Cap and Trade Programs Routinely Fail to Achieve Emission Reduction Targets

Cap-and-trade programs (branded by the Hochul administration as cap-and-invest) have historically failed to effectively cut emissions, while often allowing pollution to continue and often increase in low-income and communities of color. Even Pope Francis has condemned such proposals as schemes to benefit Wall Street speculators. Virtually no support for a cap-and-trade version of carbon pricing was expressed during the three years of public input into the state’s climate scoping document. Cap-and-trade often fails because politicians weaken the cap on emissions at the last moment to appease the fossil fuel industry.

GELF recently published a primer on climate change, which includes a chapter on carbon pricing. Copied below is our analysis of cap-and-trade.[3]

Cap-and-trade can lead to an overproduction of pollutants up to the maximum levels set by the government each year, since allowable levels may be set too generously, actually slowing the move to cleaner energy. Emissions credits and penalties are often cheaper than converting to cleaner technologies and resources, meaning that cap-and-trade is not a real incentive for those industries to change their practices.[4]

California’s cap-and-trade program is one of the largest in the world and among the first. Although the state’s program helped it meet some initial, more easily attained benchmarks for emission reductions, many worry that it enables California’s biggest polluters to conduct business as usual and even increase their emissions. By 2019, carbon emissions from the state’s oil and gas industry actually rose 3.5% since the program began. Many say cap-and-trade is rarely stringent enough when used alone; direct regulations on refineries and cars are crucial to reining in emissions. Such programs usually include offsets, and offset programs largely don’t work.[5]

Pope Francis in his climate change encyclical stated that “The strategy of buying and selling ‘car­bon credits’ can lead to a new form of specula­tion which would not help reduce the emission of polluting gases worldwide. … in no way does it allow for the radi­cal change which present circumstances require. Rather, it may simply become a ploy which per­mits maintaining the excessive consumption of some countries and sectors.”[6]

A University of Southern California study of that state’s program showed that low-income communities and communities of color were less likely to see reductions in pollution and more likely to live near polluting plants that participated in cap-and-trade. Many studies have found that cap-and-trade programs can maintain or even worsen environmental disparities by allowing polluting industries, often in communities of color, to buy their way out of reducing their emissions.[7]

Cap-and-invest has recently emerged as an alternative branding to cap-and-trade, putting more emphasis on the need to invest funds raised through the program into climate mitigation and adaptation efforts including renewable energy and funding targeting environmental justice communities. The State of Washington has adopted this, and New York is considering a similar plan.

Some studies have found that cap-and-trade systems “if well designed and appropriately implemented, can achieve their core objective of meeting targeted emissions reductions cost-effectively.” While proponents they argue that allowing that market to set the price will lower costs, they recognize that “a robust market requires a cap that is significantly below business-as-usual emissions.” They also stress the importance of the government being able to document the actual level of emissions, including before the program starts.[8]

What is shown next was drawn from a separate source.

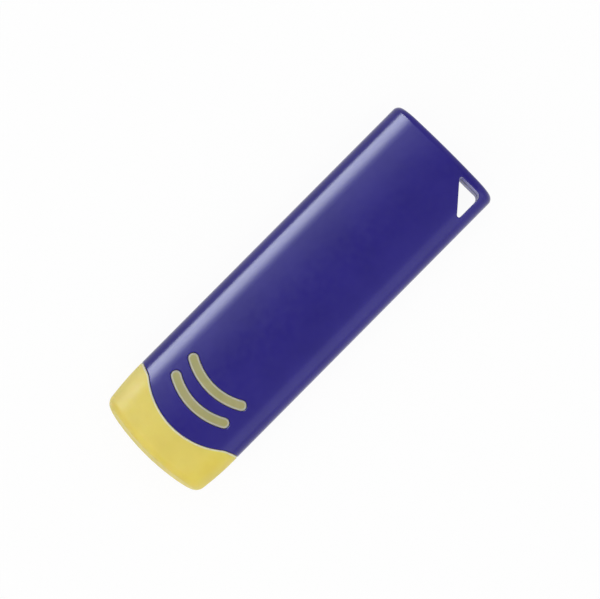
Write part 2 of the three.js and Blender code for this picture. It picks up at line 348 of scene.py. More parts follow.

The Problems with Carbon Offsets

One key issue is whether companies can use verified emissions reductions generated outside the cap to comply. Governments and industry argue that such offsets can lower the overall costs of meeting the cap. For instance, agricultural and forestry projects can often reduce emissions at lower cost than industrial facilities. However, to be effective, offset projects must undergo rigorous verification procedures to ensure that emissions are actually reduced, and that only one entity takes credit for the offset.

Many studies have concluded that the emission reduction benefits of carbon offsets are greatly oversold and are not a substitute for reducing emissions. Many carbon offset efforts have focused on planting trees. Critics argue that continuing to dig up and burn fossil fuels and emitting fossil fuel emissions into the atmosphere, and then removing these by growing forests, does not actually reduce emissions or atmospheric concentrations over a century-long time scale, due to the length of time needed for trees to mature.[9]

“Projects meant to regenerate Australia’s outback forests to store carbon dioxide have been awarded millions of carbon credits – worth hundreds of millions of dollars – despite total tree and shrub cover in those areas having declined,” a 2022 analysis has found.[10]

Carbon emissions for fossil fuels are effectively permanent, remaining in the atmosphere for hundreds to thousands of years. In contrast, crops, soils, oceans, and forests are “fast-exchange” carbon reservoirs, with limited carbon storage capacity. They can re-release carbon back into the atmosphere over the course of a few decades, or sometimes even over a few days.[11]

The Clean Development Mechanism (CDM) came out of the 1997 Kyoto Protocol, when dozens of nations made a pact to cut greenhouse gases. The program subsidized thousands of projects, including hydropower, wind and, even coal plants that claimed credits for being more efficient than they would have been. CDM became mired in technical and human rights scandals, prompting the European Union to stop accepting most credits. A 2016 report found that 85% of offsets had a “low likelihood” of creating real impacts. A 2015 study of another global program, Joint Implementation, found that 75% of the credits issued were unlikely to represent real reductions, and that if countries had cut pollution on-site instead of relying on offsets, global CO₂ emissions would have been 600 million tons lower. ProPublica found that investments in Reducing Emissions from Deforestation and Forest Degradation (REDD) were also plagued with numerous problems and failed to meet their stated goals; often they just attached the logo to an existing project to draw down more funding.[12]